Com relação aos impactos ambientais, o gerente de Paciência lembra que o solo da Fazenda Santa Rosa do Furado, local que abrigará o aterro, já está desgastado pois foi utilizado anteriormente para mineração. Dos 3,6 milhões de m² da área total da fazenda, apenas 1,3 milhão de m² serão usados como aterro. O resto já está sendo reflorestado (foto). O trabalho de plantio de mudas começou em abril deste ano e deve terminar em outubro. Serão ao todo 210 mil mudas, que terão seu crescimento acompanhado por uma equipe de manutenção. O projeto foi desenvolvido por professores da Universidade Federal Rural do Rio de Janeiro (UFRRJ) e vai ter cerca de 35 espécies da Mata Atlântica. Além de um cordão de eucaliptos, escolhidos por crescerem rápido e exalarem odor agradável. A idéia é formar uma barreira de árvores separando o aterro do resto do bairro.

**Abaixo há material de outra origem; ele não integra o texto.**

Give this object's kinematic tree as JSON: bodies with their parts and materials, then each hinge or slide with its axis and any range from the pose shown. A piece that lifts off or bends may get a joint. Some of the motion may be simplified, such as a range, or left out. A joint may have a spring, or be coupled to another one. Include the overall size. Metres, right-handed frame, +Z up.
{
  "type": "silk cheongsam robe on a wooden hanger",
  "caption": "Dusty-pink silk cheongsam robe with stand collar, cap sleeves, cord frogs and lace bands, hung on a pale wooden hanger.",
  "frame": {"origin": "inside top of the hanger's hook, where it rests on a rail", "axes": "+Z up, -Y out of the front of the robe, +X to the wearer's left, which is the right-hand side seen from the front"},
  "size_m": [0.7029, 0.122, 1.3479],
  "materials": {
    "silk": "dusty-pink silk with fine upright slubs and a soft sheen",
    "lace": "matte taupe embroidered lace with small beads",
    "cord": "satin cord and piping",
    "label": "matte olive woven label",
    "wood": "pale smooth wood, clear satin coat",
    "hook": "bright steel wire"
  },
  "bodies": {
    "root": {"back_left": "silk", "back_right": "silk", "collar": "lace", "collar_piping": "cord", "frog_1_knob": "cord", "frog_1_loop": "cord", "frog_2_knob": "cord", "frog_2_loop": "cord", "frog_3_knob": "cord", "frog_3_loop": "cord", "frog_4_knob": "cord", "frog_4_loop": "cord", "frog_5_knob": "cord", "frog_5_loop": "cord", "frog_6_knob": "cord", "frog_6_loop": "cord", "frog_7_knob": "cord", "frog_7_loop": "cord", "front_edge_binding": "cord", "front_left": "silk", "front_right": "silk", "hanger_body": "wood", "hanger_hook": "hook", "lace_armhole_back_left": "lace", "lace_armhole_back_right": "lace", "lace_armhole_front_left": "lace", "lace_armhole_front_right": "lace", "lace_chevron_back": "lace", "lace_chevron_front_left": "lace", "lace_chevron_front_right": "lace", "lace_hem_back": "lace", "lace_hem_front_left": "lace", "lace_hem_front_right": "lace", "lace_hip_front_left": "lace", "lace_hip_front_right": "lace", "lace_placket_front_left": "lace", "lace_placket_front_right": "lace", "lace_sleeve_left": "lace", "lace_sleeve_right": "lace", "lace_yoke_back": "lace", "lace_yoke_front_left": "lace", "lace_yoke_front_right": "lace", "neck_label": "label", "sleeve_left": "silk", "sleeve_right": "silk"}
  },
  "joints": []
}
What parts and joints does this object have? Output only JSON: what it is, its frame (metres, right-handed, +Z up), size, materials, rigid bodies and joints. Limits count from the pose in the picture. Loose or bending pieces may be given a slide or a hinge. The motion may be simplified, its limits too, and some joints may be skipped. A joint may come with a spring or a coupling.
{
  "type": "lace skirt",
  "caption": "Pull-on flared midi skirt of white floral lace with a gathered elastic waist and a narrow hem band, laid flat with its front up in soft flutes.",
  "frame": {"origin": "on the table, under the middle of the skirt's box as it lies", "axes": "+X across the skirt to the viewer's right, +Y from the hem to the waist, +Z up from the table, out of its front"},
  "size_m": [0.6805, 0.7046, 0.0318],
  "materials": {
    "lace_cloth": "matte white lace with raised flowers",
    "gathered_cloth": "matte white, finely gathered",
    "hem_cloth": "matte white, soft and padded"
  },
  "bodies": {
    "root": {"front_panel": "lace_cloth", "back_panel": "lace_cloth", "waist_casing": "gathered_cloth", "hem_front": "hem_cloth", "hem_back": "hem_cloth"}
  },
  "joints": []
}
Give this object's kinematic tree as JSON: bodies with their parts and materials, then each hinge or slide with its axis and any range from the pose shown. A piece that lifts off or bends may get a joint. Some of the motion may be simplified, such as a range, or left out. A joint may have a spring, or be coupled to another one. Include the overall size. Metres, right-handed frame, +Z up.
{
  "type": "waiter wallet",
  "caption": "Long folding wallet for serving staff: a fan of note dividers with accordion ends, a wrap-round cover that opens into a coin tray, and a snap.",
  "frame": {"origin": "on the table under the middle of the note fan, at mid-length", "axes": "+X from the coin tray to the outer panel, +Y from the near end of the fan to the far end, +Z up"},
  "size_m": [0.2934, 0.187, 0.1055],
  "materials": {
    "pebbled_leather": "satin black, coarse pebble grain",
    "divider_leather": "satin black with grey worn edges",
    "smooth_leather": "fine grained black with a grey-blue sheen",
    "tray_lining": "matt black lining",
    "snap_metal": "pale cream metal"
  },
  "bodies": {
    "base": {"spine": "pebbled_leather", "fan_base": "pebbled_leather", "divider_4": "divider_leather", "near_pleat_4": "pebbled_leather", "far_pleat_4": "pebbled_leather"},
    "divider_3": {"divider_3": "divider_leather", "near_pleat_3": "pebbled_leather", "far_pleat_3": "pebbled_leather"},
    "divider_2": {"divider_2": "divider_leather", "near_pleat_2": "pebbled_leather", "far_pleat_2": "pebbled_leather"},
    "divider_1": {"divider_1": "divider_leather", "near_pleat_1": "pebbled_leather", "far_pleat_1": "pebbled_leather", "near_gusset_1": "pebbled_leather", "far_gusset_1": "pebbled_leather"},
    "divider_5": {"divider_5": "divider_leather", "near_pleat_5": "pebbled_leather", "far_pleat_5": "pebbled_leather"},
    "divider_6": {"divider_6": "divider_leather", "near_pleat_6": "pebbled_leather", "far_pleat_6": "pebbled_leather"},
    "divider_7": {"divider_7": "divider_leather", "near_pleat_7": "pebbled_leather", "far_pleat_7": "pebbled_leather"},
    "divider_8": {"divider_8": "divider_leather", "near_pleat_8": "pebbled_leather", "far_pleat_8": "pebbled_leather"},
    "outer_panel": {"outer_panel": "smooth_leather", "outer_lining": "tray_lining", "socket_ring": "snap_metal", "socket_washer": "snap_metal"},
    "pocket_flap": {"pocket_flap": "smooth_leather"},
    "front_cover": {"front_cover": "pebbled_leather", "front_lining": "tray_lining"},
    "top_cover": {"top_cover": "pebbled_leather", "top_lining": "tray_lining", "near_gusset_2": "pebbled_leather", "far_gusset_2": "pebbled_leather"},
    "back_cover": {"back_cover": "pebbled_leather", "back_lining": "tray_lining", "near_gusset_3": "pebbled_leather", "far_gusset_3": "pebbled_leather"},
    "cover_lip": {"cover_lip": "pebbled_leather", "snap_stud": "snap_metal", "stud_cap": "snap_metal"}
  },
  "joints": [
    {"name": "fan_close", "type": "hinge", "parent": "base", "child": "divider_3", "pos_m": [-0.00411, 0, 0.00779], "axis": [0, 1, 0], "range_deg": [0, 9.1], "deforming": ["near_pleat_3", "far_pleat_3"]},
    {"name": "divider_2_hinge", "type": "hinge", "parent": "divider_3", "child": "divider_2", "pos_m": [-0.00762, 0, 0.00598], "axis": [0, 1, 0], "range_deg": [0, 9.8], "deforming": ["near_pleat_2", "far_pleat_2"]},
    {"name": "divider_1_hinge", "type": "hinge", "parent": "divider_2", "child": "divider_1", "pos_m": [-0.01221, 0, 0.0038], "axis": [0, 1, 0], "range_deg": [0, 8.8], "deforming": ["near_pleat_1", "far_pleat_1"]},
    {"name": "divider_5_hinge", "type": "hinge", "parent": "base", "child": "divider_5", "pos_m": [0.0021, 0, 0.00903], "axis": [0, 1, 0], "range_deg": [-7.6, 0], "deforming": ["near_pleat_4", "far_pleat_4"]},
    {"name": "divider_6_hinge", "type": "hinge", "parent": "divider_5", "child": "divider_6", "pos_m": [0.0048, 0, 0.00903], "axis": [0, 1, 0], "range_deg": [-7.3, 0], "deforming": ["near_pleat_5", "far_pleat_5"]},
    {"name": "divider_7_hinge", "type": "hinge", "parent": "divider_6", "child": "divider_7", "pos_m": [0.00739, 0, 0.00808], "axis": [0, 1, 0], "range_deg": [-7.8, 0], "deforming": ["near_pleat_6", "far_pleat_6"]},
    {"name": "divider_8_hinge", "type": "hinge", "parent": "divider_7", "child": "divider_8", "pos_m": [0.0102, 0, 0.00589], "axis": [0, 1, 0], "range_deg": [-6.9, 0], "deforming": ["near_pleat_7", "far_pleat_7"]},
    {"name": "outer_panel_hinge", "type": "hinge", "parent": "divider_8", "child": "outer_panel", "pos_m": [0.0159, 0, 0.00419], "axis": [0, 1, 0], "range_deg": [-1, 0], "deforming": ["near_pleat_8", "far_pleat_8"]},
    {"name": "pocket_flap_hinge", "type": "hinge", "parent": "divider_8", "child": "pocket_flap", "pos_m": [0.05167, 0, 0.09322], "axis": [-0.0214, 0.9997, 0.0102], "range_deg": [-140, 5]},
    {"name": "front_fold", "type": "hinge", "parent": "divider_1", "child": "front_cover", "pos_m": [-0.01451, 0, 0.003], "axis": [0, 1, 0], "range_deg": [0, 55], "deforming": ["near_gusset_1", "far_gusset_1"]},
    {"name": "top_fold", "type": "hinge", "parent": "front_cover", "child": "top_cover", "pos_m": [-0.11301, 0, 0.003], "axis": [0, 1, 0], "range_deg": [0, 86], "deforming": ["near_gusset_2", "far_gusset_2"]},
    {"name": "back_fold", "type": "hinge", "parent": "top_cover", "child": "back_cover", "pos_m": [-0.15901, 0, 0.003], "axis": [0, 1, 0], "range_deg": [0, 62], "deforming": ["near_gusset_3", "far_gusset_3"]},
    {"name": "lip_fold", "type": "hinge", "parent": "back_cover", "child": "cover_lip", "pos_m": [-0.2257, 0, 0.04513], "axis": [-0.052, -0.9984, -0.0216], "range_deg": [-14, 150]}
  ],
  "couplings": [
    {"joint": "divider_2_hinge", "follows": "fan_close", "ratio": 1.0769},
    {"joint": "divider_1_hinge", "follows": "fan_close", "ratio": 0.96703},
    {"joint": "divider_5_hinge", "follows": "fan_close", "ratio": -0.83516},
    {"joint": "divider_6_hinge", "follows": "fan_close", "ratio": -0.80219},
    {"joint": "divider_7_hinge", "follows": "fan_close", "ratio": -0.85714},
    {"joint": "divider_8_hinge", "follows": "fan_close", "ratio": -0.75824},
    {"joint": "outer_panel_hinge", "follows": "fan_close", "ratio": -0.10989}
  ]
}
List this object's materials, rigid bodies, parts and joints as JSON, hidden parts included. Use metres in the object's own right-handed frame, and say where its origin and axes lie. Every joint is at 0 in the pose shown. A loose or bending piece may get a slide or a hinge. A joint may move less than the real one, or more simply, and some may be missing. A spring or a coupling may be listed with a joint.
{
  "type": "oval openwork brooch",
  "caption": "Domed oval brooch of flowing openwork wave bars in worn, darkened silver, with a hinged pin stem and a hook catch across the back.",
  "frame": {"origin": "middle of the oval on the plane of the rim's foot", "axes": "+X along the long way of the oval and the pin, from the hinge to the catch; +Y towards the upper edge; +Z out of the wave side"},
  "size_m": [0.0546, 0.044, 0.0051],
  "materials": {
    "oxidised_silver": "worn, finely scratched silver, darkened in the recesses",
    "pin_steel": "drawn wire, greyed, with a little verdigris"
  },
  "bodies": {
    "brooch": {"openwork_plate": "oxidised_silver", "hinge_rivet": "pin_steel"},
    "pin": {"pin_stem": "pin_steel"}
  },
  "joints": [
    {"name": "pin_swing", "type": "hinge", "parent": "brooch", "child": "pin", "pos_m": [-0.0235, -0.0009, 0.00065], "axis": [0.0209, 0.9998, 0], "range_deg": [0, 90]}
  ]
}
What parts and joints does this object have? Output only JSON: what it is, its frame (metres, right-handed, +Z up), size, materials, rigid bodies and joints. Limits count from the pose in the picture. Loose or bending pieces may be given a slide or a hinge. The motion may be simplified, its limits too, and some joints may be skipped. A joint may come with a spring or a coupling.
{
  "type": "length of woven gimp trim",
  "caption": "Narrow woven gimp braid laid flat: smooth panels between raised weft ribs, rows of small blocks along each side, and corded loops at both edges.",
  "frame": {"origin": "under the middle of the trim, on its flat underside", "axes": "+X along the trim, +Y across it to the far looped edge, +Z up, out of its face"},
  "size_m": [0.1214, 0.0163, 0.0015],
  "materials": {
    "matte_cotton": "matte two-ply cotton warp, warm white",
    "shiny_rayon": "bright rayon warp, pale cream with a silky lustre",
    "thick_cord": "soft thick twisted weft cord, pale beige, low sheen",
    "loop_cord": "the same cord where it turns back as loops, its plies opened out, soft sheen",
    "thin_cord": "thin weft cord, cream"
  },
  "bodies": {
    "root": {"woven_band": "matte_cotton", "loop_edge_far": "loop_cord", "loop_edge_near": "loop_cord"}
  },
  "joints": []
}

Roberto Lemos lista os outros benefícios previstos no projeto: a construção de uma creche, uma escola, um posto de saúde, um centro de educação ambiental e 400 empregos diretos para os moradores. Haverá também um sistema de captação do biogás resultante da decomposição do lixo. No futuro, o gás pode ser usado para gerar energia elétrica. Lemos atribui as reclamações do Fórum à desinformação. “Também somos contra lixões. Quem não conhece acha que isso aqui será um lixão, mas não será. As pessoas que falam não vieram ver o projeto”.

O aterro de Paciência vai receber 9 mil toneladas de lixo doméstico por dia, apenas do Rio de Janeiro. Para começar, a obra depende de uma audiência pública que já foi adiada duas vezes. Depois disso, o centro de tratamento tem que esperar a licença ambiental. O novo aterro tem capacidade para receber todo o lixo carioca por exatos 22 anos e meio.